Até dezembro deste ano, a equipa de Rute Agulhas espera já ter criado e consolidado um “sistema integrado de acolhimento e encaminhamento das vítimas e agressores, em articulação com as estruturas existentes“, feito a seleção e formação inicial dos profissionais que vão integrar a bolsa nacional, elaborado o site e os documentos de apoio, e começado a desenvolver ações de formação para a capacitação das comissões diocesanas e institutos religiosos.
Equipa aposta na intervenção com agressores
Um dos aspetos fundamentais do trabalho da equipa de Rute Agulhas será o trabalho de acompanhamento dos agressores sexuais, além das vítimas — um trabalho supervisionado pelo psicólogo Ricardo Barroso, especialista na intervenção com agressores sexuais.
Reconhecendo que a prioridade são as vítimas, Ricardo Barroso esclareceu que a prevenção dos abusos passa também pela “reabilitação dos agressores“, que não significa nenhum tipo de desculpabilização dos agressores — nem os isenta de eventuais processos judiciais em curso. O objetivo, salientou, é evitar a reincidência dos abusos e acompanhar clinicamente as pessoas que abusaram sexualmente de alguém, para que possam mudar os seus comportamentos, aceitar as responsabilidades, alterar as distorções e, nos casos em que isso seja possível, regressar até às tarefas que tinham à época dos abusos.

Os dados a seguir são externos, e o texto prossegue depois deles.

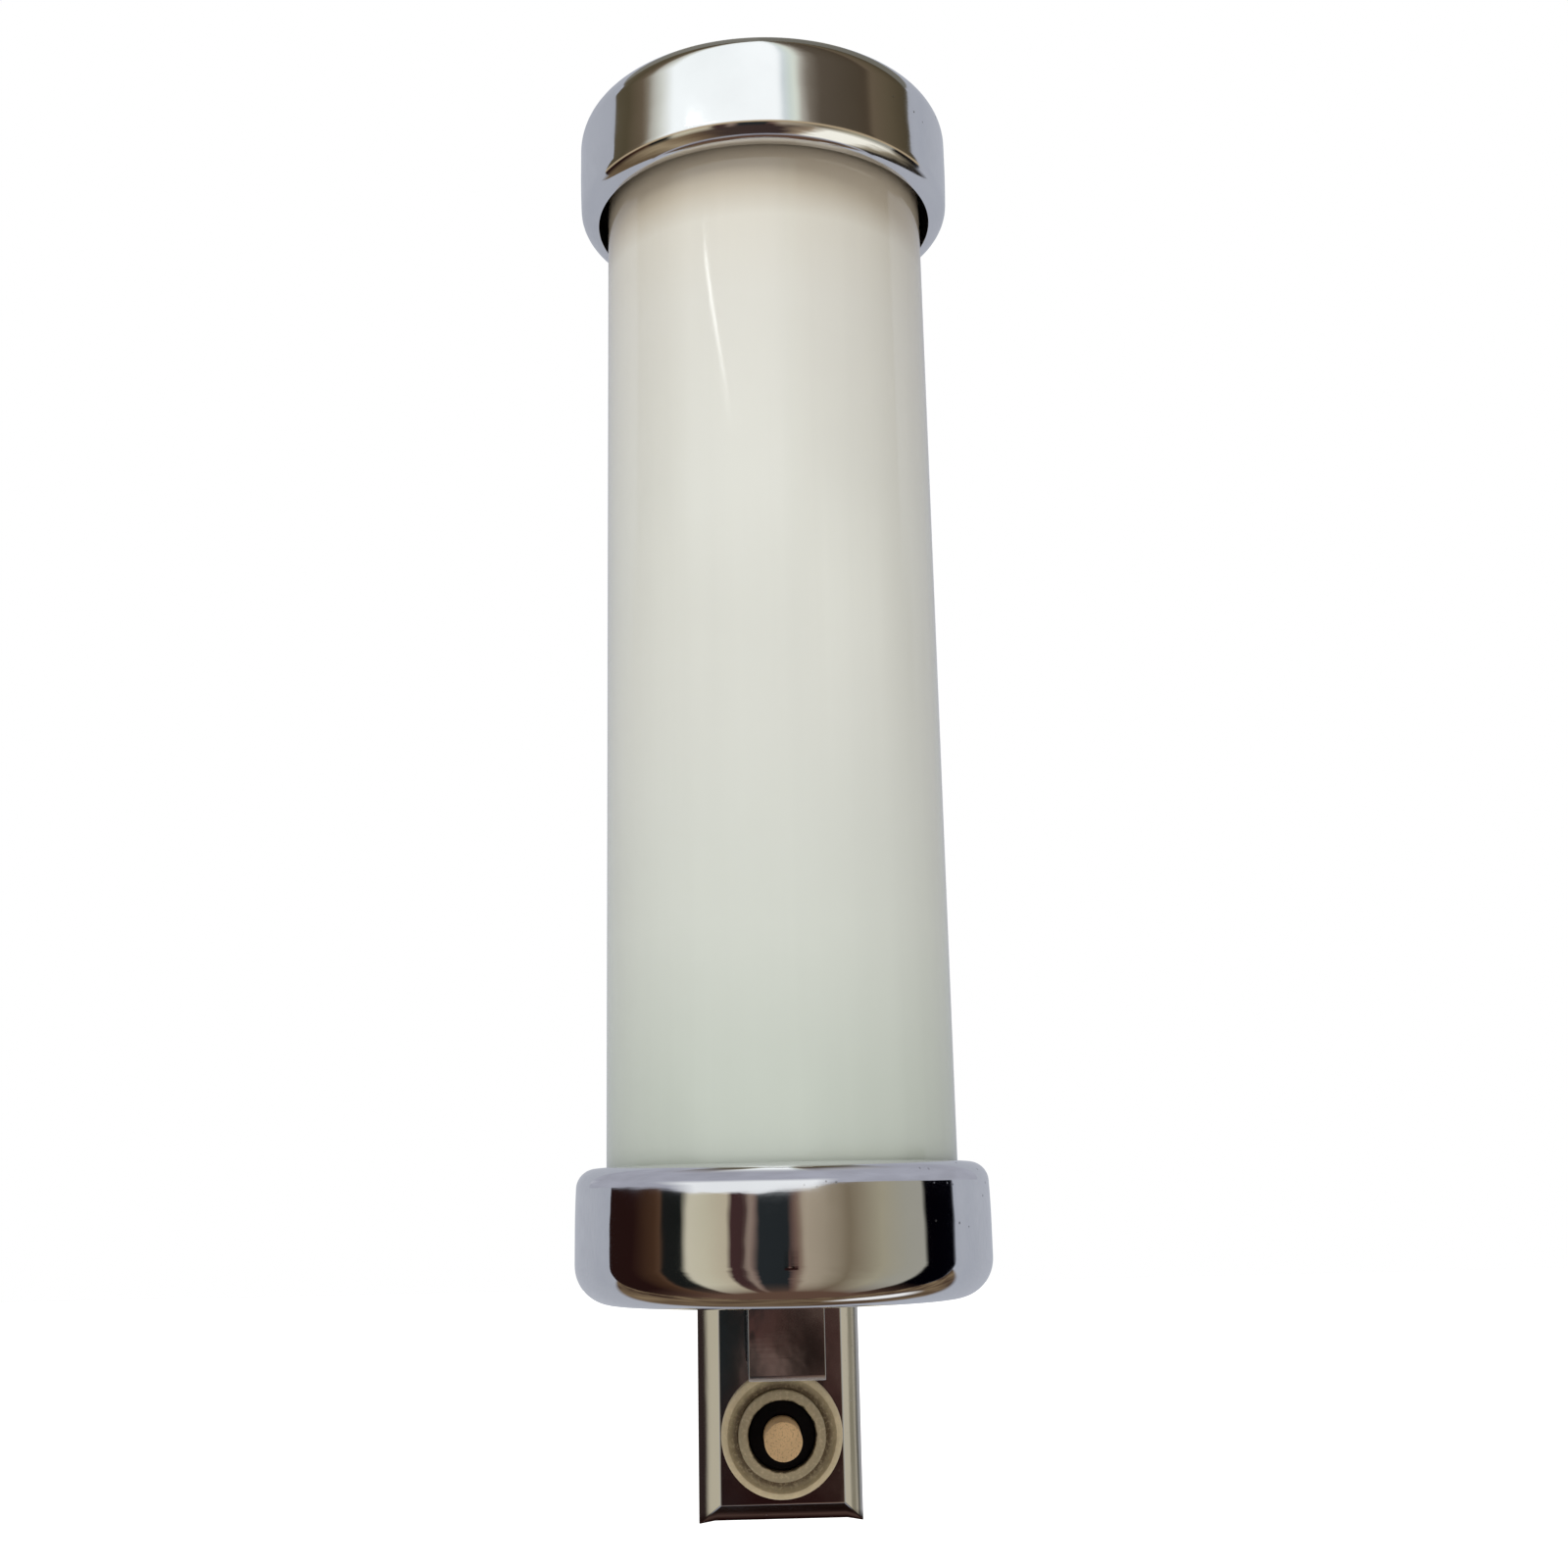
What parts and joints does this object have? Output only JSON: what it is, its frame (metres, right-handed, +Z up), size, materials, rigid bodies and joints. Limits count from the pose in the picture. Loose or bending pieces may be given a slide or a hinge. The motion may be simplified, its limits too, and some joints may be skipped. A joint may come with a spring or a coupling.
{
  "type": "wall light",
  "caption": "Upright opal glass tube light between chromed end caps, carried on an arm in front of a bevelled wall tray with a push switch below.",
  "frame": {"origin": "on the wall plane, midway between the two wall screws, at half the height of the light over its caps", "axes": "+Z up along the glass tube, -Y out from the wall towards the viewer, +Y into the wall, +X to the right seen from the front"},
  "size_m": [0.07, 0.091, 0.2747],
  "materials": {
    "chrome": "polished plating with light wear",
    "tray_chrome": "polished plating on folded sheet",
    "zinc_steel": "zinc plated",
    "brass": "turned and dull",
    "opal_glass": "opal white, fire polished, softly glossy",
    "clear_glass": "clear",
    "tungsten": "drawn wire",
    "spring_steel": "drawn wire",
    "porcelain": "glazed",
    "grey_rubber": "moulded, aged",
    "black_rubber": "moulded",
    "cream_bakelite": "aged cream moulding, satin",
    "tan_bakelite": "aged tan moulding, speckled",
    "black_bakelite": "black moulding",
    "brown_cotton": "braided cover",
    "blue_cotton": "braided cover"
  },
  "bodies": {
    "base": {"mounting_bar": "zinc_steel", "arm": "chrome", "arm_insert": "brass", "arm_screws": "zinc_steel", "wall_tray": "tray_chrome", "tray_screws": "chrome", "terminal_block": "porcelain", "terminal_screws": "brass", "block_screw": "zinc_steel", "earth_screw": "brass", "cable_grommet": "black_rubber", "live_wire": "brown_cotton", "switch_wire": "brown_cotton", "neutral_wire": "blue_cotton", "bottom_cap": "chrome", "lower_seat": "grey_rubber", "inner_frame": "zinc_steel", "nipple": "brass", "nipple_nut": "brass", "lampholder": "porcelain", "screw_shell": "brass", "centre_contact": "brass", "holder_screws": "brass", "top_stud": "brass", "stud_nuts": "brass", "switch_body": "black_bakelite", "switch_neck": "cream_bakelite", "switch_ring": "cream_bakelite", "switch_terminals": "brass", "button_spring": "spring_steel"},
    "glass": {"glass_tube": "opal_glass"},
    "upper_cap": {"upper_seat": "grey_rubber", "top_cap": "chrome", "cap_washer": "chrome"},
    "finial": {"finial_nut": "chrome"},
    "lamp": {"lamp_cap": "brass", "lamp_bulb": "clear_glass", "lamp_stem": "clear_glass", "lamp_filament": "tungsten"},
    "button": {"push_button": "tan_bakelite"}
  },
  "joints": [
    {"name": "button_press", "type": "slide", "parent": "base", "child": "button", "axis": [0, 1, 0], "range_m": [0, 0.0035], "stiffness_N_per_m": 400, "springref_m": -0.002, "deforming": ["button_spring"]},
    {"name": "glass_lift", "type": "slide", "parent": "base", "child": "glass", "axis": [0, 0, 1], "range_m": [0, 0.226]},
    {"name": "cap_lift", "type": "slide", "parent": "glass", "child": "upper_cap", "axis": [0, 0, 1], "range_m": [0, 0.034]},
    {"name": "finial_turn", "type": "hinge", "parent": "upper_cap", "child": "finial", "pos_m": [0, -0.056, 0.115], "axis": [0, 0, 1], "continuous": true},
    {"name": "lamp_turn", "type": "hinge", "parent": "base", "child": "lamp", "pos_m": [0, -0.056, -0.08], "axis": [0, 0, 1], "continuous": true}
  ]
}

O especialista salientou que, grosso modo, 10% dos agressores sexuais têm um risco elevado de reincidir, 50% têm um risco médio-alto e 40% um risco médio-baixo. Segundo Ricardo Barroso, as intervenções que têm vindo a ser testadas em vários países permitem observar uma alta eficácia de reabilitação nos agressores de risco médio-alto e médio-baixo, ou seja, em 90% dos casos.
“Poderá sempre haver indivíduos em que a intervenção psicoterapêutica não é eficaz e poderá ser necessário recorrer a outro tipo de medidas”, sublinhou.